The one of her in her pink bikini and floppy hat, the one that I took in Galveston when the surf was calm, and I captured one of life's rare and perfect moments. I stare at it hard as though in some way—wherever she is now—my thoughts can reach her and she'll know I'm thinking about her and everything we shared. I need to keep doing that. To hold on to that. To remind me that's what life really is, odd collages of those isolated, perfect, beautiful shared moments with people you love. That's the best you can hope for. That's all we have to hold on to, to keep inside ourselves, no matter what.

“I keep telling myself that up until the end, she probably never allowed herself to think it was over,” I say to Sari. “I doubt it ever occurred to her there was nothing she could do to stop Danielle. She probably never realized it was her time to go, never allowed for the possibility.”

“She was all about living,” Sari says. “Every day, every crazy minute. She was a hundred percent alive, a hundred percent with you.”

Only now she's not. She's gone, reduced to a memory.

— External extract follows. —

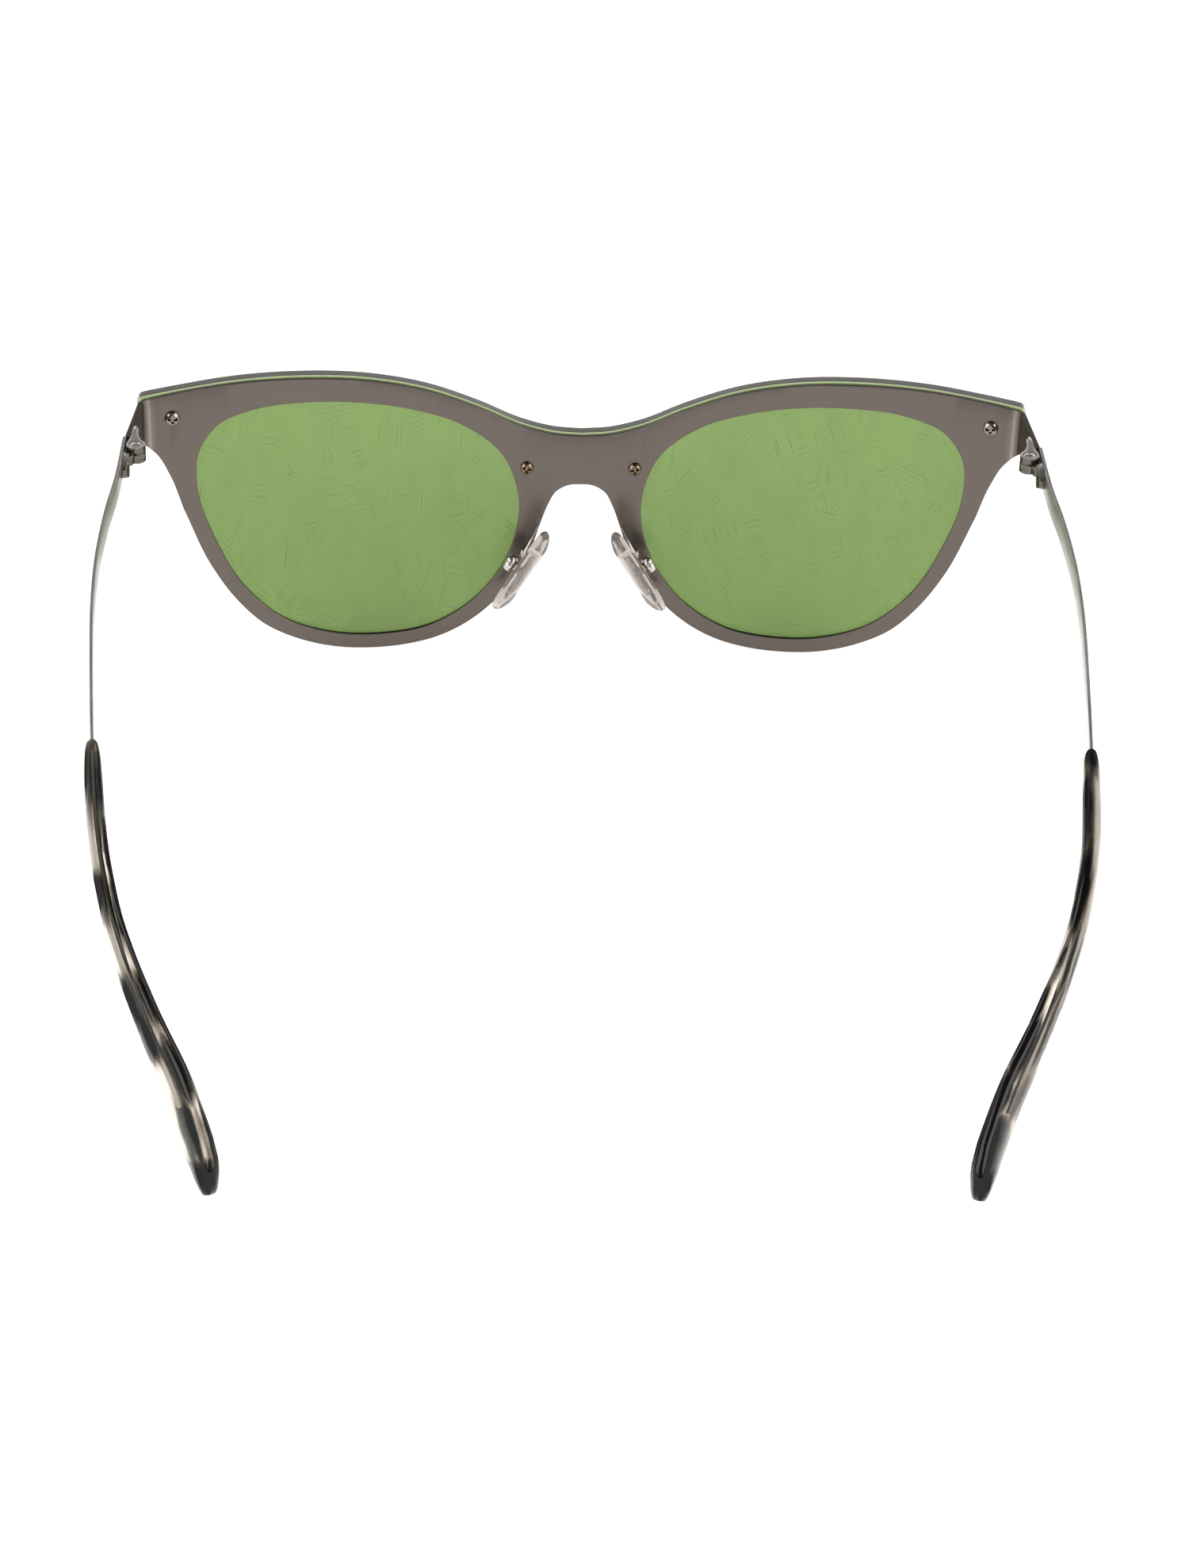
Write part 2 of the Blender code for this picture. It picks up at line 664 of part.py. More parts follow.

We talk about her less and less because it's too hard to look back. Her dad, a surgeon at Memorial, her mom, a pediatric nurse, two brothers, Mike and Quinn. All of them gone now like they were never born, like so many of the people on that highway who stayed where they were because they thought there was literally nowhere to turn. I can't come to terms with it. I doubt I ever will. All I know is the pain and the sadness, as I relive the memories of what happened during the storm and after, again and again and it rubs me raw inside.

So many of the after-effects of the storm are buried within us.

A psychiatrist on TV called it post-traumatic stress disorder. I never went to war, I never pulled the trigger of a gun, but I imagine this is what soldiers go through because none of us can get over seeing so much death around us.

I try to focus on moving on. I don't talk to Aidan anymore. He knows I'm seeing River. He also knows what he did, helping Lexie get River's combination. Maybe he didn't know how bad it was. Maybe he didn't know what he was paving the way for. But he did it, and I don't think he cared how badly it could hurt River. Aidan was like that. Single-minded. About basketball. About everything.

I think of all the things that were missing between us, but what I see most now is the emptiness.

Lexie got punished by the storm too, but what she lost was something she could get past. She and her parents survived, but their home was totally destroyed. They were forced to move in with her aunt in a house in a suburb of Dallas. No one knows if she's ever coming back. She tried to call River a few times, he told me. She left messages saying she was frantic to know how he was. He ignored the calls.